Speechless. I’ll let the quotes speak for themselves….

“I want to calculate my beauty to protect myself, to understand exactly how much power and lovability I have.”

“I liked to tell friends that the French word for model is mannequin. “So,” I’d say, shrugging, “I’m a mannequin for a living.”

“As the number on my scale went down, the number on my checks had been going up. The agency had taken notice.”

“In my early twenties, it had never occurred to me that the women who gained their power from beauty were indebted to the men whose desire granted them that power in the first place. Those men were the ones in control, not the women the world fawned over. Facing the reality of dynamics at play would have meant admitting how limited my power really was—how limited any woman’s power is when she survives and even succeeds in the world as a thing to be looked at.”

“The stylist, their assistant, the client or the editor, the other models, and sometimes the photographer will stand right in front of you and wait as you strip.
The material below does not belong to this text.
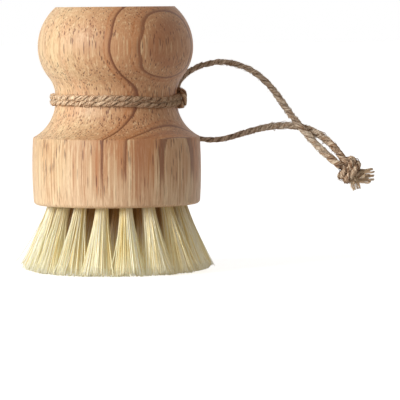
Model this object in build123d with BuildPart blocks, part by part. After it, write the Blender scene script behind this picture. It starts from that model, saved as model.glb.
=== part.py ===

You understand that your body is a means for them to accomplish what they’re here to accomplish: to make an image to sell whatever it is they’re selling. They’re in charge of it now, not you. Now hand it over, they seem to say. Your body is why you’re here and we need it. Now.”

“I look down at my body and it doesn’t  feel like my own. It feels like something, but not me. They can look at me all they want, because they’re right; my body is just a tool.” 

“The world celebrates and rewards women who are chosen by powerful men.”